Repeat verbatim only the lines from the opening of the material below through the one that contains "it lies on.".

DATASET EXTRACT ▸
>> begin
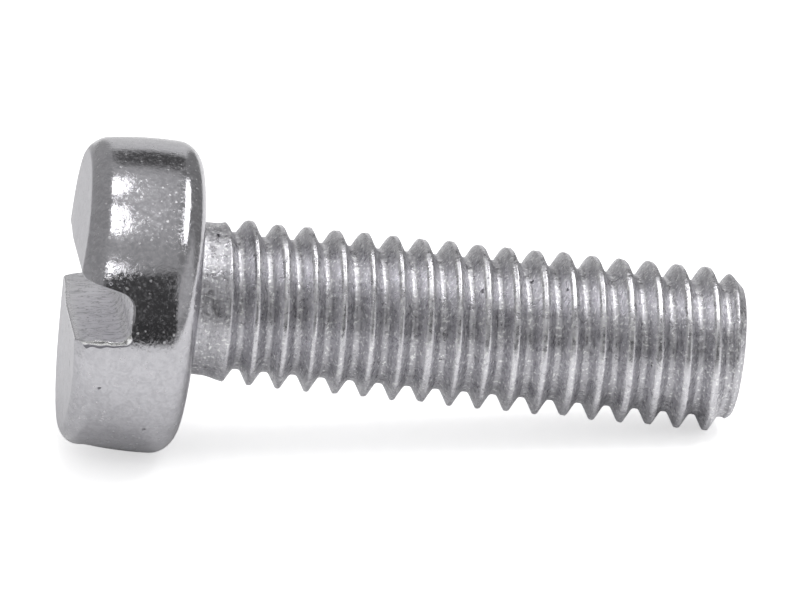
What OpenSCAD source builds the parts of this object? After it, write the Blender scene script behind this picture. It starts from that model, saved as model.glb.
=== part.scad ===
// A slotted cheese-head machine screw with a rolled M3 thread, lying on its side as it comes to rest.
// It is one solid. The head's rim and the last full thread crest touch the surface it lies on.

/* [Head] */
// Diameter of the head at the bearing face, before its edge is rounded
head_d = 5.5; // [4.9:0.01:6.4]
// Thickness of the head, from the bearing face to the slotted face
head_h = 2; // [1.6:0.01:2.6]
// Draft of the head's side, which narrows towards the slotted face, in degrees
head_draft = 2.6; // [0:0.1:5]
// Radius of the rounded edge round the slotted face
face_edge_r = 0.34; // [0.1:0.01:0.5]
// Radius of the rounded edge round the bearing face
bearing_edge_r = 0.4; // [0.1:0.01:0.5]
// Radius of the fillet between the bearing face and the neck
neck_fillet_r = 0.15; // [0.12:0.01:0.25]

/* [Slot] */
// Width of the slot at half its depth
slot_w = 0.93; // [0.8:0.01:1.2]
// Depth of the slot below the slotted face
slot_depth = 0.83; // [0.7:0.01:1.2]
// Draft of each slot wall, which opens the slot towards its mouth, in degrees
slot_draft = 11; // [0:0.5:15]
// Radius in the two corners of the slot's floor
slot_corner_r = 0.16; // [0.05:0.01:0.25]
// Turn of the slot about the screw's axis, up at the front of the lying screw, in degrees
slot_turn = 6; // [-180:0.5:180]
// Distance by which the slot misses the screw's axis, up on the lying screw
slot_offset = 0.11; // [0:0.01:0.2]

/* [Shank] */
// Length of the shank, from the bearing face to the end of the screw
shank_l = 9.6; // [6:0.01:20]
// Diameter over the thread's crests
thread_d = 2.86; // [2.8:0.01:3]
// Pitch of the thread
pitch = 0.5; // [0.45:0.01:0.6]
// Diameter of the plain neck, which is the wire that the thread was rolled on
neck_d = 2.64; // [2.5:0.01:2.7]
// Distance from the bearing face to the start of the thread groove, at the underside
thread_start = 0.47; // [0.4:0.01:1]
// Length over which the first crest rises from the neck to its full height
crest_rise = 0.5; // [0.3:0.01:1]
// Diameter of the flat at the end of the screw
tip_d = 2.24; // [1.8:0.01:2.3]
// Length of the chamfer at the end of the screw
tip_chamfer = 0.33; // [0.2:0.01:0.6]

/* [Hidden] */

// Straight facets in one turn of the thread groove
turn_steps = 32;
// Flats that make up each rounded corner of the slot's floor
corner_facets = 6;
// Facets of the exact round surfaces when they are only previewed
$fn = 96;
// Overlap that lets one join pass cleanly into the next
eps = 0.01;
// Reach of a cut beyond the surface that it opens
clear = 0.2;

// Basic 60 degree thread: the crest is 1/8 and the root 1/4 of the pitch wide
thread_depth = 5 / 8 * pitch * sin(60);
crest_r = thread_d / 2;
root_r = crest_r - thread_depth;
crest_half = pitch / 16;
root_half = pitch / 8;
// Small flats that round off the crest and root corners, as [along the axis, out from the axis]
crest_round = [0.035, 0.035];
root_round = [0.035, 0.025];

// Centres of the two rounded edges of the head, as [radius, height], with the bearing face at height 0
function edge_r(h, r) = head_d / 2 + h * tan(head_draft) - r / cos(head_draft);
bearing_edge = [edge_r(-bearing_edge_r, bearing_edge_r), -bearing_edge_r];
face_edge = [edge_r(face_edge_r - head_h, face_edge_r), face_edge_r - head_h];

// Last crest of full height along the underside, on which the shank rests
first_crest = thread_start + pitch / 2;
crest_gaps = floor((shank_l - tip_chamfer - crest_half - first_crest) / pitch);
rest_s = first_crest + crest_gaps * pitch + crest_half;

// The lying screw leans until the head's rim and that crest are level
rest_run = rest_s - bearing_edge[1];
rest_drop = bearing_edge[0] - crest_r;
rest_tilt = atan2(rest_drop, rest_run) + asin(bearing_edge_r / norm([rest_run, rest_drop]));

// Extent of the lying screw along the surface, and the height of its axis where it crosses the bearing face
low_x = face_edge[1] * cos(rest_tilt) - face_edge[0] * sin(rest_tilt) - face_edge_r;
high_x = shank_l * cos(rest_tilt) + tip_d / 2 * sin(rest_tilt);
axis_z = rest_s * sin(rest_tilt) + crest_r * cos(rest_tilt);

// Point on a rounded edge where its outward normal leans this far from the radius to the bearing face
function on_edge(centre, r, lean) = centre + r * [cos(lean), sin(lean)];

// Half of the head's section inside its two rounded edges, as [radius, height]
module head_section() {
    polygon([
        [0, 0], on_edge(bearing_edge, bearing_edge_r, 90), on_edge(bearing_edge, bearing_edge_r, -head_draft),
        on_edge(face_edge, face_edge_r, -head_draft), on_edge(face_edge, face_edge_r, -90), [0, -head_h]
    ]);
}

// Half of the blank shank's section: neck, rise to the crest, crest and end chamfer
module shank_section() {
    polygon([
        [0, -eps], [neck_d / 2, -eps], [neck_d / 2, thread_start - pitch / 4],
        [crest_r, thread_start - pitch / 4 + crest_rise], [crest_r, shank_l - tip_chamfer],
        [tip_d / 2, shank_l], [0, shank_l]
    ]);
}

// Half of the section of the fillet under the head
module fillet_section() {
    reach = neck_d / 2 + neck_fillet_r;
    difference() {
        polygon([[0, -eps], [reach, -eps], [reach, 0], [reach, neck_fillet_r], [0, neck_fillet_r]]);
        translate([reach, neck_fillet_r]) circle(neck_fillet_r);
    }
}

// Ring of round section, which rounds off an edge of the head
module edge_ring(centre, r) {
    rotate_extrude() translate(centre) circle(r);
}

// The turned form before the thread is rolled and the slot is cut
module blank() {
    rotate_extrude() head_section();
    edge_ring(bearing_edge, bearing_edge_r);
    edge_ring(face_edge, face_edge_r);
    rotate_extrude() shank_section();
    rotate_extrude() fillet_section();
}

// Section of the thread groove, as [distance from its centre along the axis, radius]
groove_half = [
    [root_half, root_r],
    [root_half, root_r] + root_round,
    [pitch / 2 - crest_half, crest_r] - crest_round,
    [pitch / 2 - crest_half + clear, crest_r + clear]
];
groove_section = concat(
    [for (i = [len(groove_half) - 1:-1:0]) [-groove_half[i][0], groove_half[i][1]]],
    groove_half
);

// Right-handed groove, swept round the axis from the underside. It deepens over its first half turn.
module thread_groove() {
    sides = len(groove_section);
    steps = ceil((shank_l + pitch - thread_start) / pitch * turn_steps);
    lift = function(i) (thread_depth + eps) * max(0, 1 - 2 * i / turn_steps);
    points = [
        for (i = [0:steps], p = groove_section)
        let (turn = 360 * i / turn_steps, r = p[1] + lift(i))
        [r * cos(turn), r * sin(turn), thread_start + pitch * i / turn_steps + p[0]]
    ];
    walls = [
        for (i = [0:steps - 1], j = [0:sides - 1])
        let (k = (j + 1) % sides, a = i * sides, b = a + sides)
        each [[a + j, b + k, a + k], [a + j, b + j, b + k]]
    ];
    ends = [[for (j = [0:sides - 1]) j], [for (j = [sides - 1:-1:0]) steps * sides + j]];
    polyhedron(points = points, faces = concat(walls, ends));
}

// Slot across the head, open at the slotted face, with drafted walls and rounded floor corners
module slot() {
    lean = tan(slot_draft);
    mouth = slot_depth + clear;
    floor_half = slot_w / 2 - slot_depth / 2 * lean;
    corner = [floor_half + slot_corner_r * (lean - 1 / cos(slot_draft)), -slot_corner_r];
    half = concat(
        [
            for (i = [corner_facets:-1:0])
            on_edge(corner, slot_corner_r, slot_draft + (90 - slot_draft) * i / corner_facets)
        ],
        [[floor_half + mouth * lean, -mouth]]
    );
    length = 2 * head_d;
    rotate([0, 0, -slot_turn])
    translate([-slot_offset, length / 2, slot_depth - head_h])
    rotate([90, 0, 0])
    linear_extrude(length)
    polygon(concat(half, [for (i = [len(half) - 1:-1:0]) [-half[i][0], half[i][1]]]));
}

module screw() {
    color([0.66, 0.66, 0.68])
    translate([-(low_x + high_x) / 2, 0, axis_z])
    rotate([0, 90 + rest_tilt, 0])
    difference() {
        blank();
        thread_groove();
        slot();
    }
}

screw();
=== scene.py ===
import math
import bmesh
import bpy
import numpy as np
from mathutils import Matrix, Vector


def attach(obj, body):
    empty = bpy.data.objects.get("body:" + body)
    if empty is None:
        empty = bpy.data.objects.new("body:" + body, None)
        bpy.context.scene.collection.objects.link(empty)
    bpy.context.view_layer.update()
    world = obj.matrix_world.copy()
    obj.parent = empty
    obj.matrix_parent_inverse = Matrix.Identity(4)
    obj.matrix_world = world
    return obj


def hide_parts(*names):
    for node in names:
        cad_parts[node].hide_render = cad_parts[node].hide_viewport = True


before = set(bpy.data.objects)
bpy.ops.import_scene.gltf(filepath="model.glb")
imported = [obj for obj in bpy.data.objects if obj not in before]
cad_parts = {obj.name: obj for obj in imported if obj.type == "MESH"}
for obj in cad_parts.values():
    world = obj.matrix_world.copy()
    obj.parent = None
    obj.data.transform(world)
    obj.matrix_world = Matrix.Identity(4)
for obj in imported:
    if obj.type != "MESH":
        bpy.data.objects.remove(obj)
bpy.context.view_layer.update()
mm = 0.001


def smooth(x):
    # 3x^2 - 2x^3 between 0 and 1
    x = np.clip(x, 0.0, 1.0)
    return x * x * (3.0 - 2.0 * x)


def softMin(a, b, width):
    # lower of a and b, with a parabola of this width where they cross
    h = np.clip(0.5 + 0.5 * (b - a) / width, 0.0, 1.0)
    return b + (a - b) * h - width * h * (1.0 - h)


def waves(u, v, seed, count, low, high):
    # sum of count sine waves over u and v, of seeded directions, phases and frequencies from low to high,
    # over the root of count, so that most of it lies between -1 and 1
    rng = np.random.default_rng(seed)
    angle = rng.uniform(0.0, 2.0 * math.pi, count)
    speed = rng.uniform(low, high, count)
    phase = rng.uniform(0.0, 2.0 * math.pi, count)
    total = np.zeros(np.broadcast(u, v).shape)
    for a, f, p in zip(angle, speed, phase):
        total = total + np.sin(f * (u * math.cos(a) + v * math.sin(a)) + p)
    return total / math.sqrt(count)


# Sizes in mm. s runs along the shank from the bearing face, and the head is at s below 0.
screwForm = {
    "headD": 5.5,
    "headH": 1.975,
    "headDraft": 2.6,  # slope of the head's side, in degrees
    "faceEdge": 0.4,
    "faceEdgeStart": -62.0,  # the rounded edge meets the face in a crisp line, at this slope
    "bearingEdge": 0.4,
    "neckFillet": 0.15,
    "lowEdgePush": 0.09,  # the face edge is crisper at the head's bottom, pressed out by up to half of this
    "crown": 0.05,  # how far the head's side is rounded off at both ends, as it barrels in the die
    "crownReach": 0.2,  # and it is rounded off by that much at this distance past each end
    "headShift": 0.04,  # the head was pressed this far off the shank's axis, and lies with that side down
    "slotDepth": 0.815,
    "slotFloor": 0.765,  # width of the slot at its floor, if its walls met it in sharp corners
    "slotOffset": 0.14,  # from the head's axis up to the middle of the floor
    "slotTurn": 6.0,  # in degrees, about the shank
    "lowerCorner": 0.18,
    "upperCorner": 0.32,
    "upperDraft": 14.5,
    "lowerDraft": 7.2,
    "upperLip": 0.12,
    "lowerLip": 0.04,
    "slotExit": 0.03,  # rounding where the slot leaves the head's side
    "moveDepth": 0.75,  # the next two moves fade over this depth below the face
    "pinch": 0.14,  # the upper wall is steeper at the far end of the slot, by up to this much at its lip
    "pinchPlace": 0.68,  # height above the axis where this is strongest, and how fast it fades above and below
    "pinchWidth": 0.45,
    "pinchFull": 2.3,  # and the distance from the axis, towards the far end, where it is whole
    "lipRaise": 0.13,  # the saw raised the face by up to this much along the slot
    "lipRaisePlace": 0.2,
    "lipRaiseEnd": 2.4,  # from the axis on this fades, to nothing here near the far end
    "burrHeight": 0.13,  # torn strip of metal along the lower near edge of the slot
    "burrOut": 0.022,
    "burrSunk": 0.02,
    "burrPastCorner": 0.13,  # how far the strip may go on past the floor's corner
    "burrTaper": 0.08,  # the strip's ends taper off over this length
    "solidEdge": 0.34,  # face edge radius and head height of the solid, which set its middle and so the place
    "solidH": 2.0,
    "shankL": 9.6,
    "threadD": 2.86,
    "pitch": 0.5,
    "neckD": 2.64,
    "threadStart": 0.47,  # first middle of the groove
    "neckMargin": 0.06,  # plain neck between the head's grid and the place where the first crest rises
    "crestRise": 0.5,  # the first crest rises from the neck over this length
    "crestWear": 0.035,  # the rolled crests vary in height by this much
    "crestRound": 0.022,  # difference in height over which a flank bends into the crest, and into the root
    "rootRound": 0.06,
    "tipD": 2.24,
    "tipChamfer": 0.33,
    "tipRound": 0.03,
    "tipEdge": 0.05,
}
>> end
EXERCISE RESPONSE ▸
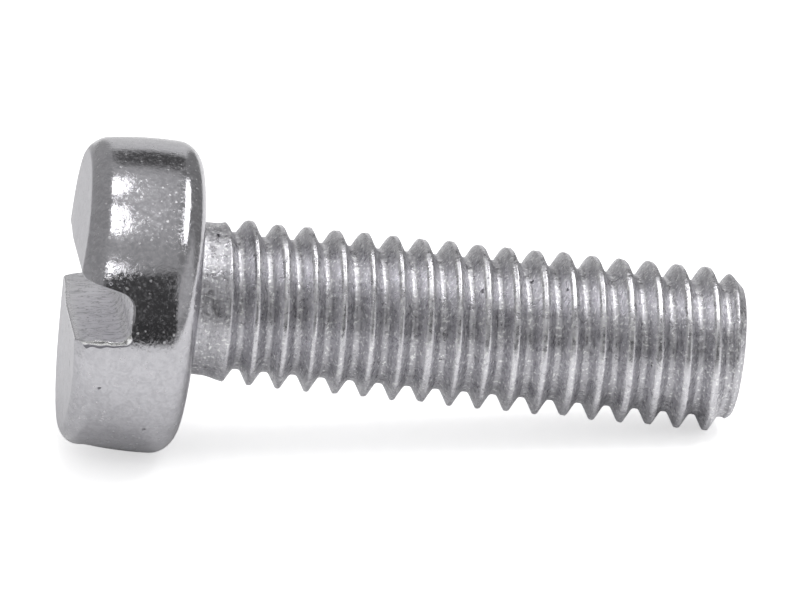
What OpenSCAD source builds the parts of this object? After it, write the Blender scene script behind this picture. It starts from that model, saved as model.glb.
=== part.scad ===
// A slotted cheese-head machine screw with a rolled M3 thread, lying on its side as it comes to rest.
// It is one solid. The head's rim and the last full thread crest touch the surface it lies on.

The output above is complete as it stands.